[BEGIN Data section]

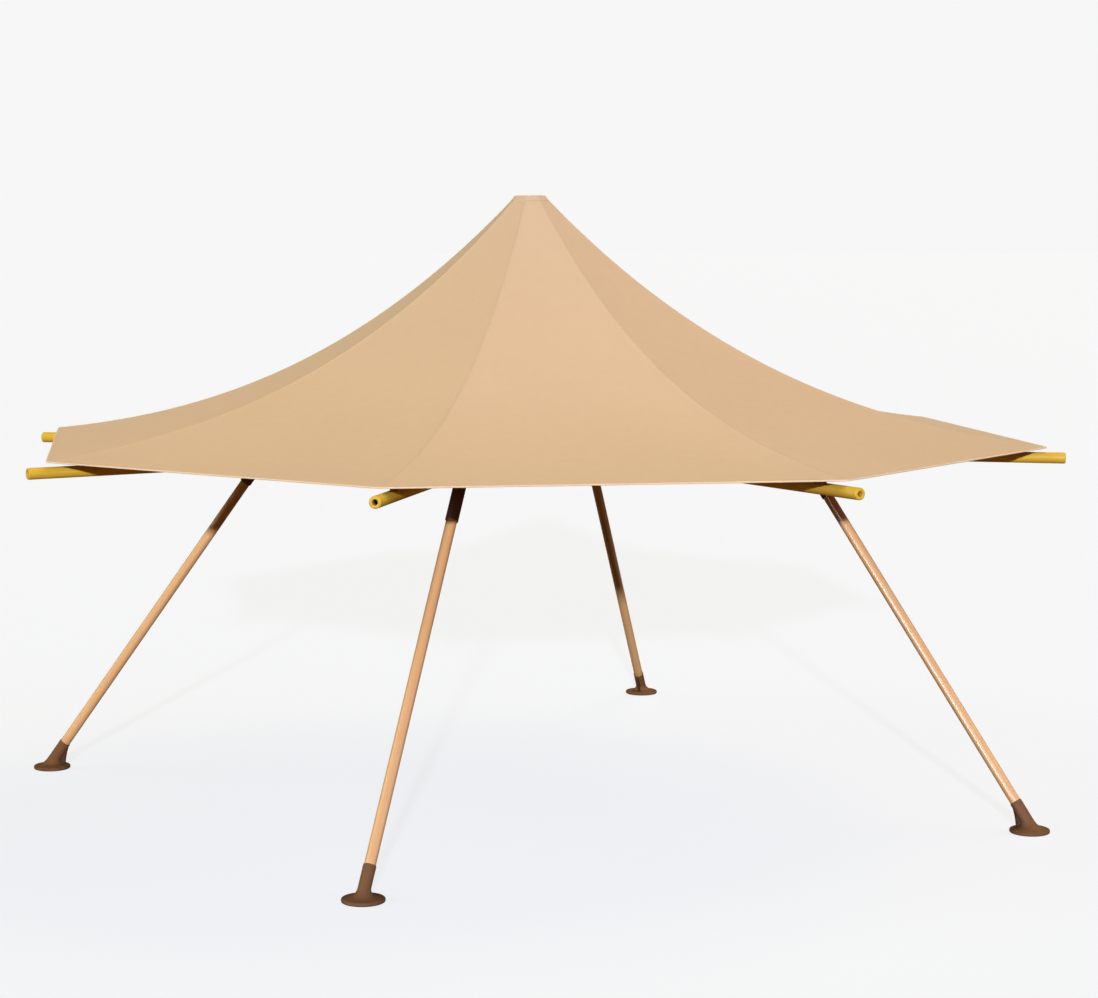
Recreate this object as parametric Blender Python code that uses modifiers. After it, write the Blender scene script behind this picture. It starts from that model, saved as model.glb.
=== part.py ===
"""Open-sided tipi tent: an eight-sided stretched canopy on eight radial tubes and four splayed legs.

Metres, +Z up, standing on z = 0. The origin is on the floor under the peak.
"""
import math

import bmesh
import bpy
from mathutils import Matrix, Vector

NAME = "tipi_tent"
CLEARANCE = 0.0003
SIDES = 8
STEP = math.tau / SIDES
HALF_STEP = STEP / 2

# Canopy: the height of a ridge over the floor falls with its distance r from the middle, as
# RIDGE_LOW + RIDGE_RISE * (1 - r / RIDGE_RUN) ** RIDGE_POWER.
RIDGE_LOW = 2.148
RIDGE_RISE = 1.652
RIDGE_RUN = 4.717
RIDGE_POWER = 3.04
CROWN_R = 0.099
EAVE_R = 3.189
CORNER_CUT = 0.004
FABRIC_T = 0.006
HEM_T = 0.012
HEM_R = 3.145
GORE_SAG = 0.004
GORE_ROWS = 12
GORE_LANES = (-1.0, -0.96, -0.5, 0.0, 0.5, 0.96, 1.0)

# Crown: the flat patch that closes the canopy and the plate under it.
CROWN_PATCH_T = 0.011
CROWN_PATCH_RISE = 0.006
CROWN_PATCH_TOP_R = 0.06
PLATE_R = 0.089
PLATE_T = 0.016
PLATE_NECK_R = 0.034
PLATE_NECK_LENGTH = 0.12

# Roof frame.
TUBE_Z = 2.136
TUBE_R = 0.033
TUBE_TIP = 3.3
TUBE_ROOT = 0.112
TUBE_BORE_R = 0.0155
TUBE_BORE_DEPTH = 0.3
TUBE_LIP = 0.007
HUB_R = 0.15
HUB_HALF = 0.05
HUB_EDGE = 0.014
HUB_NECK_R = 0.042
HUB_NECK_Z = 0.13
HUB_SLEEVE_R = 0.043
HUB_SLEEVE_END = 0.27
POST_R = 0.025
POST_SEAT = 0.03

# Legs: the bearing of the tube that each one carries, how far out it meets that tube, how far out
# its foot stands, and how many degrees the foot has swung aside from the tube.
LEG_R = 0.0315
LEG_PLACES = {
    "leg_1": (0.0, 1.71, 3.23, -11.9),
    "leg_2": (90.0, 1.54, 3.18, -1.6),
    "leg_3": (180.0, 1.70, 3.15, 6.1),
    "leg_4": (270.0, 1.60, 3.03, -3.1),
}
LEG_AIM_Z = 0.045

# Brackets that hang the legs from the tubes, measured from the tube's middle line.
COLLAR_R = 0.044
COLLAR_LENGTH = 0.13
SOCKET_R = 0.0375
SOCKET_END = 0.322
SOCKET_SEAT = 0.078

# Feet. The sleeve is measured along the leg, from the point LEG_AIM_Z over the disc's middle.
DISC_R = 0.117
DISC_RIM_Z = 0.02
DISC_EDGE = 0.009
DISC_CROWN = 0.032
DISC_CROWN_R = 0.06
SLEEVE_R = 0.0355
SLEEVE_END = 0.155
SLEEVE_ROOT = -0.02
SLEEVE_SEAT = 0.012
RIB_T = 0.014
RIB_REACH = 0.088
RIB_TOP = 0.143

# Saddles that carry the canopy's corners on the tubes.
SADDLE_IN = 2.92
SADDLE_OUT = 2.98
SADDLE_HALF_WIDTH = 0.018
SADDLE_WRAP = 0.012

FABRIC = ("fabric", (0.68, 0.47, 0.29, 1.0), 0.85, 0.0)
TUBE_PAINT = ("tube_paint", (0.68, 0.42, 0.05, 1.0), 0.45, 0.0)
LEG_METAL = ("leg_metal", (0.72, 0.37, 0.18, 1.0), 0.4, 0.2)
MOULDING = ("moulding", (0.12, 0.05, 0.025, 1.0), 0.6, 0.0)
STEEL = ("steel", (0.45, 0.45, 0.45, 1.0), 0.4, 1.0)


def clear_scene():
    """Remove every object that the file opened with."""
    for old in list(bpy.data.objects):
        bpy.data.objects.remove(old, do_unlink=True)


def new_collection(name):
    """Add a collection to the scene."""
    collection = bpy.data.collections.new(name)
    bpy.context.scene.collection.children.link(collection)
    return collection


def material_for(node, look):
    """Give one node its own Principled material."""
    slot, colour, roughness, metallic = look
    material = bpy.data.materials.new(f"{node}_{slot}")
    material.use_nodes = True
    shader = material.node_tree.nodes["Principled BSDF"]
    shader.inputs["Base Color"].default_value = colour
    shader.inputs["Roughness"].default_value = roughness
    shader.inputs["Metallic"].default_value = metallic
    material.diffuse_color = colour
    return material


def add_object(name, bm, matrix, look):
    """Turn a bmesh into a named object of the tent, placed by its matrix."""
    mesh = bpy.data.meshes.new(name)
    bm.to_mesh(mesh)
    bm.free()
    obj = bpy.data.objects.new(name, mesh)
    obj.matrix_world = matrix
    PARTS.objects.link(obj)
    mesh.materials.append(material_for(name, look))
    return obj


def add_cutter(name, bm, matrix):
    """Turn a bmesh into a hidden helper for a Boolean."""
    mesh = bpy.data.meshes.new(name)
    bm.to_mesh(mesh)
    bm.free()
    obj = bpy.data.objects.new(name, mesh)
    obj.matrix_world = matrix
    obj.hide_render = True
    obj.display_type = "WIRE"
    CUTTERS.objects.link(obj)
    return obj


def boolean(obj, helper, operation):
    """Join a helper to an object, or cut it out."""
    modifier = obj.modifiers.new(f"{operation.lower()}_{helper.name}", "BOOLEAN")
    modifier.operation = operation
    modifier.solver = "EXACT"
    modifier.object = helper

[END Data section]

▶ _Your objective_:
Return, please, the lines of the data from the first through the line containing "POST_SEAT = 0.03", both kept, exactly as they stand and nothing more.

▶ _Solution to this problem_:
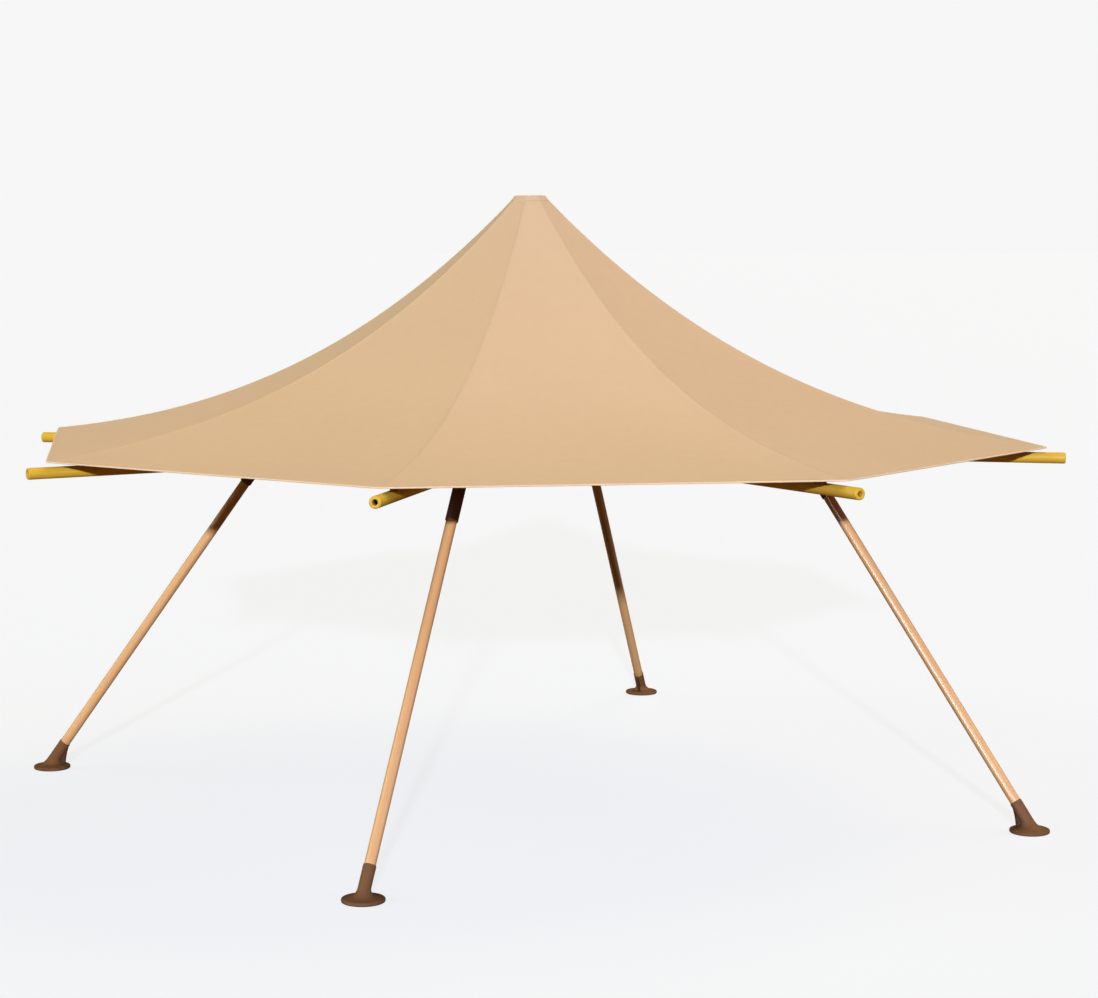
Recreate this object as parametric Blender Python code that uses modifiers. After it, write the Blender scene script behind this picture. It starts from that model, saved as model.glb.
=== part.py ===
"""Open-sided tipi tent: an eight-sided stretched canopy on eight radial tubes and four splayed legs.

Metres, +Z up, standing on z = 0. The origin is on the floor under the peak.
"""
import math

import bmesh
import bpy
from mathutils import Matrix, Vector

NAME = "tipi_tent"
CLEARANCE = 0.0003
SIDES = 8
STEP = math.tau / SIDES
HALF_STEP = STEP / 2

# Canopy: the height of a ridge over the floor falls with its distance r from the middle, as
# RIDGE_LOW + RIDGE_RISE * (1 - r / RIDGE_RUN) ** RIDGE_POWER.
RIDGE_LOW = 2.148
RIDGE_RISE = 1.652
RIDGE_RUN = 4.717
RIDGE_POWER = 3.04
CROWN_R = 0.099
EAVE_R = 3.189
CORNER_CUT = 0.004
FABRIC_T = 0.006
HEM_T = 0.012
HEM_R = 3.145
GORE_SAG = 0.004
GORE_ROWS = 12
GORE_LANES = (-1.0, -0.96, -0.5, 0.0, 0.5, 0.96, 1.0)

# Crown: the flat patch that closes the canopy and the plate under it.
CROWN_PATCH_T = 0.011
CROWN_PATCH_RISE = 0.006
CROWN_PATCH_TOP_R = 0.06
PLATE_R = 0.089
PLATE_T = 0.016
PLATE_NECK_R = 0.034
PLATE_NECK_LENGTH = 0.12

# Roof frame.
TUBE_Z = 2.136
TUBE_R = 0.033
TUBE_TIP = 3.3
TUBE_ROOT = 0.112
TUBE_BORE_R = 0.0155
TUBE_BORE_DEPTH = 0.3
TUBE_LIP = 0.007
HUB_R = 0.15
HUB_HALF = 0.05
HUB_EDGE = 0.014
HUB_NECK_R = 0.042
HUB_NECK_Z = 0.13
HUB_SLEEVE_R = 0.043
HUB_SLEEVE_END = 0.27
POST_R = 0.025
POST_SEAT = 0.03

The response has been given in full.